Rappresentazione del ciclo di adozione dell'intelligenza artificiale, con una curva che mostra le fasi di crescita, aspettative e maturità tecnologica, circondata da elementi che simboleggiano dati, analytics, automazione, cloud computing e trasformazione digitale.

Too Much or Too Little: The Two Risks for Industrial SMEs

Industrial SMEs face two symmetrical risks, both of which can be potentially costly.

The first is to ignore the AI phenomenon entirely. Companies that remain on the sidelines risk falling behind competitors that are already automating parts of their operations. This is a tangible risk that affects efficiency, speed, and the quality of both content and analysis.

The second mistake is to chase the hype without a clear strategy. Investing in AI tools without analyzing the company context and existing processes leads to superficial implementations and wasted budget.

ISTAT data (2025) shows that 83.6% of Italian SMEs have not yet adopted AI tools. The main barriers are a lack of digital skills (55.1%) and costs perceived as too high (49.6%). These figures reflect companies that have not yet found a clear method for evaluating what to adopt and when.

The challenge lies more in the adoption approach than in the technology itself.

Those who had already gone digital had a head start

AI did not emerge overnight. Companies that were already using CRMs, marketing automation platforms, or data analytics tools have the foundations needed to integrate it effectively.

There is also one point worth being clear about: much of what is called AI today was already automation. The distinction between the two terms is often more a matter of vocabulary than substance.

The gap between large enterprises and SMEs in AI adoption is significant: 53.1% versus 15.7%, a difference of 37.4 percentage points (ISTAT, 2025). Part of this gap can be explained by existing digital maturity. Large enterprises have more structured data, more documented processes, and greater resources for experimentation. An SME that has invested over the past few years in its digital presence and data quality already holds a competitive advantage over one that is starting from scratch.

How to Take Action in Practice

You do not start by choosing a tool. You start by mapping your existing processes.

The first step is to identify a repetitive and measurable process where AI can reduce real friction: content creation, data analysis, or the management of recurring requests. The key is to use it where there is a concrete problem to solve.

Here are some questions to ask yourself to determine whether a process is truly ready for AI before making an investment:

  • Is the process repeatable and already documented, or does it change unpredictably every time?
  • Are the data that the AI would need to work with accessible and available in a usable format?
  • Can a concrete outcome be measured, such as time saved or errors reduced, before and after implementation?
  • Is there someone within the company who can manage the tool, or is the organization completely dependent on the vendor?

If the answer to these questions is uncertain, it is probably not the right time to invest in that specific process. It is better to choose a simpler use case where the answers are clearer.

From there, start small, measure the results, and scale what works. This approach is consistent with the data: according to McKinsey (2025), 66% of companies using Generative AI in marketing and sales report revenue growth. Results come when AI is integrated into existing workflows.
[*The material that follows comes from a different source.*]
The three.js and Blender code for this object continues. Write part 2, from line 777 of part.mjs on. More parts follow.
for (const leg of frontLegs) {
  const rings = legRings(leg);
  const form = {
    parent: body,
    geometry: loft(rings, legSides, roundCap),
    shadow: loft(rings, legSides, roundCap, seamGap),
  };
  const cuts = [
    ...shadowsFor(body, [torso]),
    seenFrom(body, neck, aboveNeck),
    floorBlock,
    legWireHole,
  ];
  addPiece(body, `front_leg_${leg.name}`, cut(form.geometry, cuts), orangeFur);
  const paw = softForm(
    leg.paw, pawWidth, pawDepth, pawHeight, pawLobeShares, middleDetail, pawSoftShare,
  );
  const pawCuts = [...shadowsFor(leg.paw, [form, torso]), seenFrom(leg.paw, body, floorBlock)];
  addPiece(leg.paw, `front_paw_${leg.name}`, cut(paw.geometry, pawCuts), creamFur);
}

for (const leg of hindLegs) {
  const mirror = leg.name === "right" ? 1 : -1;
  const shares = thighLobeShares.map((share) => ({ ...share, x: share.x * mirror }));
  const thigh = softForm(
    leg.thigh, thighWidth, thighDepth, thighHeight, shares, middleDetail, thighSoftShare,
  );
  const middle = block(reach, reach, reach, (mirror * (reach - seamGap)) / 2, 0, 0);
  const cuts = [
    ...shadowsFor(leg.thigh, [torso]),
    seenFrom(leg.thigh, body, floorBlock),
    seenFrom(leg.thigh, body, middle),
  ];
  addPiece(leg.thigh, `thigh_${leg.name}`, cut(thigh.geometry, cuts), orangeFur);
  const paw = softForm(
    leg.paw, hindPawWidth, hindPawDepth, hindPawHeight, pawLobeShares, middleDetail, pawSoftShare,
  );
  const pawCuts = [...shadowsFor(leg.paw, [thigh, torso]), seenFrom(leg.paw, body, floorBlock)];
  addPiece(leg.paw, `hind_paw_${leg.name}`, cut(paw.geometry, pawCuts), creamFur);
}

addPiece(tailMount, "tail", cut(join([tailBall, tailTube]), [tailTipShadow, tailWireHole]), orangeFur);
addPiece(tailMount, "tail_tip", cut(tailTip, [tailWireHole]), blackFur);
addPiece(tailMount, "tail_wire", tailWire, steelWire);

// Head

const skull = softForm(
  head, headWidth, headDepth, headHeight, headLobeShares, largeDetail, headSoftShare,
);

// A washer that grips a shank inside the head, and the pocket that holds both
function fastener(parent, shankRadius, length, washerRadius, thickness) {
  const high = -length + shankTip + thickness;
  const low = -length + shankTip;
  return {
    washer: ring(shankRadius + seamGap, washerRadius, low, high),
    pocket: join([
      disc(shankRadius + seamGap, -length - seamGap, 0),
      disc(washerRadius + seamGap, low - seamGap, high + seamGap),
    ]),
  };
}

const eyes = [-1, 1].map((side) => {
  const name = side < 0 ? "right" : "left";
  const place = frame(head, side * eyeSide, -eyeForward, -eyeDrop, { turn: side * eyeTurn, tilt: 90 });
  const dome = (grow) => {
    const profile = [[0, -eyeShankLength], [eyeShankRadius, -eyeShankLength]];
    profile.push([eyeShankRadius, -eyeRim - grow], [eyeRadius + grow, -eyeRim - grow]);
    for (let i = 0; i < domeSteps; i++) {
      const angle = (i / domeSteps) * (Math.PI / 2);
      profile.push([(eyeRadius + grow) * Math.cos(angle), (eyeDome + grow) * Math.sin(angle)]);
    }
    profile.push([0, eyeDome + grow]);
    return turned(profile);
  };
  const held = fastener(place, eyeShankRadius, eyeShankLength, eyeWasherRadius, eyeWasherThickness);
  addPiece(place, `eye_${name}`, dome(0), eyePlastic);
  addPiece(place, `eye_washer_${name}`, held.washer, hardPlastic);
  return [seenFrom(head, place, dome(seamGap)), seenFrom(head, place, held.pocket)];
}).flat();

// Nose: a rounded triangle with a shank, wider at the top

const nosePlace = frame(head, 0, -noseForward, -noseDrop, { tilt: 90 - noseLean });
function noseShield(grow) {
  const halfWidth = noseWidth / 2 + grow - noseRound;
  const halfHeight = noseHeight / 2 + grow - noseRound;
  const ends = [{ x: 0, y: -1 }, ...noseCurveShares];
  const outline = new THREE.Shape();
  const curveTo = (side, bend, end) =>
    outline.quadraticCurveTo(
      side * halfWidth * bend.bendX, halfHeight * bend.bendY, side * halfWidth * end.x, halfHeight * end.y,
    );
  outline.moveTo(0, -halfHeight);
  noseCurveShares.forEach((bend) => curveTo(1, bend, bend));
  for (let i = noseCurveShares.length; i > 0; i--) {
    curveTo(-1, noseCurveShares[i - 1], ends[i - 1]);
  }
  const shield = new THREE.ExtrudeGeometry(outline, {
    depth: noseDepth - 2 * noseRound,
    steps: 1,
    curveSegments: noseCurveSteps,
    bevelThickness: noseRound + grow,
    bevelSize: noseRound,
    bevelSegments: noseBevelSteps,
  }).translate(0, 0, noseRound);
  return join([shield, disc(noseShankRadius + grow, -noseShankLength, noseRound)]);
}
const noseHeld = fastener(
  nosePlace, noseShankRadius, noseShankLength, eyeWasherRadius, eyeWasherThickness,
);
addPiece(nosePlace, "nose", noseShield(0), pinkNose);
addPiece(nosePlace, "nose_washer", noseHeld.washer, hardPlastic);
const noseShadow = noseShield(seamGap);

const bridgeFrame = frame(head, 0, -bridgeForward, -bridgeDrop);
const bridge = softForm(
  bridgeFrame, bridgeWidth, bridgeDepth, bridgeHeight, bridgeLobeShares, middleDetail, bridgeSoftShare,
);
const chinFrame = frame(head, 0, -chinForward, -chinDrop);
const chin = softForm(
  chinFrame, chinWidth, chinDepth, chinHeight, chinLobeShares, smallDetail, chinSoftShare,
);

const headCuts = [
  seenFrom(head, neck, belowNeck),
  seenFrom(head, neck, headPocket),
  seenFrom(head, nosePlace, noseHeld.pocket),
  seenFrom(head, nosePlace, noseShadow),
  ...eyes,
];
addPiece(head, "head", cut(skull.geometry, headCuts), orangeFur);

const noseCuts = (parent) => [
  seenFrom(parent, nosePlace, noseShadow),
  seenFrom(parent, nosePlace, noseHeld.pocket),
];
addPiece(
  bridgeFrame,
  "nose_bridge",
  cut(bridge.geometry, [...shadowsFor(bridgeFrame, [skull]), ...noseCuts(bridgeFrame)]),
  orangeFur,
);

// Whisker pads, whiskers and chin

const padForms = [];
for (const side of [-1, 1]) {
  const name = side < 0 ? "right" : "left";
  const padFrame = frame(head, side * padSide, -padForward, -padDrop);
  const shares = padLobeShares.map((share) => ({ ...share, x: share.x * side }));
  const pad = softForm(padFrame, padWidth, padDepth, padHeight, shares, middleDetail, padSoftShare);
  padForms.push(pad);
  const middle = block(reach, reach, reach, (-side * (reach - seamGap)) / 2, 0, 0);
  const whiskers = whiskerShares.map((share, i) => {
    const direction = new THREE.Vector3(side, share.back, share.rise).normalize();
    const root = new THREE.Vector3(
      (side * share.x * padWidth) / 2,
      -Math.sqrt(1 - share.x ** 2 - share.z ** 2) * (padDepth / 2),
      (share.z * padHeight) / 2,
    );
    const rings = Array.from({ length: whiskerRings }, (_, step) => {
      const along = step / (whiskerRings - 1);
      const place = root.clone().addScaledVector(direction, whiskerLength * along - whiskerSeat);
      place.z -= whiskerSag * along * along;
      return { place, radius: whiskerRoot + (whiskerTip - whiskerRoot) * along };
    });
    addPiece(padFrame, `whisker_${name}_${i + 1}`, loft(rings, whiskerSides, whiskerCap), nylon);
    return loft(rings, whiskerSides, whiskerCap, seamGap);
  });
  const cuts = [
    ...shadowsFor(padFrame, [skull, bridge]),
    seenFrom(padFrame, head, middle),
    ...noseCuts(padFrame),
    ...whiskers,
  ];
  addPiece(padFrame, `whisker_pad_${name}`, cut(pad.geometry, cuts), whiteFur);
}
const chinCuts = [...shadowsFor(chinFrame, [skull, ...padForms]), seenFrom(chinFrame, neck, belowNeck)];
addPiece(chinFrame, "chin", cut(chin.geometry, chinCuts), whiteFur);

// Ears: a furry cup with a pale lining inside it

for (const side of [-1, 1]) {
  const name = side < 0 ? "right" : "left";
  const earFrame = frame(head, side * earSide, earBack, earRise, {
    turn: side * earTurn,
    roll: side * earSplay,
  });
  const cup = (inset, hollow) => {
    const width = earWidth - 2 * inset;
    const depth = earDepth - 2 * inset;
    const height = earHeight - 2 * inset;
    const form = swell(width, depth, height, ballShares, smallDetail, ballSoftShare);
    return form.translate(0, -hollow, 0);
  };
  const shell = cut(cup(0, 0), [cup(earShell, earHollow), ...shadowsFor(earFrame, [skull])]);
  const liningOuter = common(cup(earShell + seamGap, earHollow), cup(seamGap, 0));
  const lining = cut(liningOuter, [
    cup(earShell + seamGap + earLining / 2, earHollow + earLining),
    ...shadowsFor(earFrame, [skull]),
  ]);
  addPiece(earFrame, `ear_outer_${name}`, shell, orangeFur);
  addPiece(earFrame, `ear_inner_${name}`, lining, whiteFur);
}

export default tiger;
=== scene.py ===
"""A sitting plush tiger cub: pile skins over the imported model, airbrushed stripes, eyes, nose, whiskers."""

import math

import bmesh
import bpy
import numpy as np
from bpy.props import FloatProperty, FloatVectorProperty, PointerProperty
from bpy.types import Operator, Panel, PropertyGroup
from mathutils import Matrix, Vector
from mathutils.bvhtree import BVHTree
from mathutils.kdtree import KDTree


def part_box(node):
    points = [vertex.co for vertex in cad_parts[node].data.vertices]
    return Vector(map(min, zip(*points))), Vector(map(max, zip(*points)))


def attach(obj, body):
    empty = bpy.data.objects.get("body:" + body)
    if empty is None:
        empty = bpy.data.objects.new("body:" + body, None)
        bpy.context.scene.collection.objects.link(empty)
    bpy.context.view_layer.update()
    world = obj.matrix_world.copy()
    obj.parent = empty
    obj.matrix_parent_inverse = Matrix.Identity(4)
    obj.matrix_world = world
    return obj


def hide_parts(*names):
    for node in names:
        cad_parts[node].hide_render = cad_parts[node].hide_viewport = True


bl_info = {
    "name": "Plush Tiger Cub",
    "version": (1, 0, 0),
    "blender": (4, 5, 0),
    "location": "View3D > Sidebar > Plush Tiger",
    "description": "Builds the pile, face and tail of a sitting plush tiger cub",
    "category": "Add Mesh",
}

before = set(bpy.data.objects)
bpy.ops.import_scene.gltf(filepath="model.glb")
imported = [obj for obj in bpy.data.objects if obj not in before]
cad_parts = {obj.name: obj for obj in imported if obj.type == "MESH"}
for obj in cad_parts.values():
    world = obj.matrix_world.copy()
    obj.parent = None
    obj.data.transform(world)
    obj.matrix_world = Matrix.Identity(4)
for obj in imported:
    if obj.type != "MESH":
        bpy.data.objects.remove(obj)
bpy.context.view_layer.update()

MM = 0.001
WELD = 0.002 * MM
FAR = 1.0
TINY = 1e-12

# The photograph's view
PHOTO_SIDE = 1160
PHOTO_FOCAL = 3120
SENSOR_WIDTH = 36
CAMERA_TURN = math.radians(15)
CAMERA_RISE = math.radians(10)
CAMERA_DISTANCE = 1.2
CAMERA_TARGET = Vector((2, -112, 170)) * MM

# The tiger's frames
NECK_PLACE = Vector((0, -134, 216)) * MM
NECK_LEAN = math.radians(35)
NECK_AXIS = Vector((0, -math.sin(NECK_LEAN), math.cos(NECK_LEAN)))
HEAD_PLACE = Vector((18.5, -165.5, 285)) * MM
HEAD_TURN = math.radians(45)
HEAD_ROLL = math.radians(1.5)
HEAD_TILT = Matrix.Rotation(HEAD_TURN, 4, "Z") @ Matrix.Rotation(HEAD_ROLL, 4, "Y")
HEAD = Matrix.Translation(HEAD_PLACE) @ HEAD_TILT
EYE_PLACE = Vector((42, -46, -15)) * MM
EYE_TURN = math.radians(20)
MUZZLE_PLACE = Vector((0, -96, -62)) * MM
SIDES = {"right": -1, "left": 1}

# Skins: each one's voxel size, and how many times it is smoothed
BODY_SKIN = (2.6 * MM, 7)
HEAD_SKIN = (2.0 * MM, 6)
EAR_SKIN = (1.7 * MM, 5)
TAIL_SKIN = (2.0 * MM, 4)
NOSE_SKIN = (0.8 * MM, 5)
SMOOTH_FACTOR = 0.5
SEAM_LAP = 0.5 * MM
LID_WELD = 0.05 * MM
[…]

The B2B Observatory (Marketing Arena / Ca’ Foscari, 2025) confirms that the highest-performing B2B companies use AI to generate content, personalize communications, and support creativity across different channels. These are all activities that build on already structured marketing processes.

For companies that do not yet have an established digital presence, the path is the same, with one additional step: first build the foundation, then add AI where it makes sense. The order cannot be reversed.

Illustrazione isometrica in bianco e nero che rappresenta un ecosistema digitale basato sull'intelligenza artificiale, con processi aziendali, analisi dei dati, automazione, produzione e logistica interconnessi da una rete centrale.

The Gartner Hype Cycle 2025 suggests that Generative AI has entered the most challenging stage of the cycle: the point at which promises are measured against real-world results. For an industrial SME, this may actually be a good time to take action. The urgency created by the hype has faded, but there is now enough evidence to understand what truly works. The right question is not, “Are you using AI?” It is, “Why are you using it, and for which process?”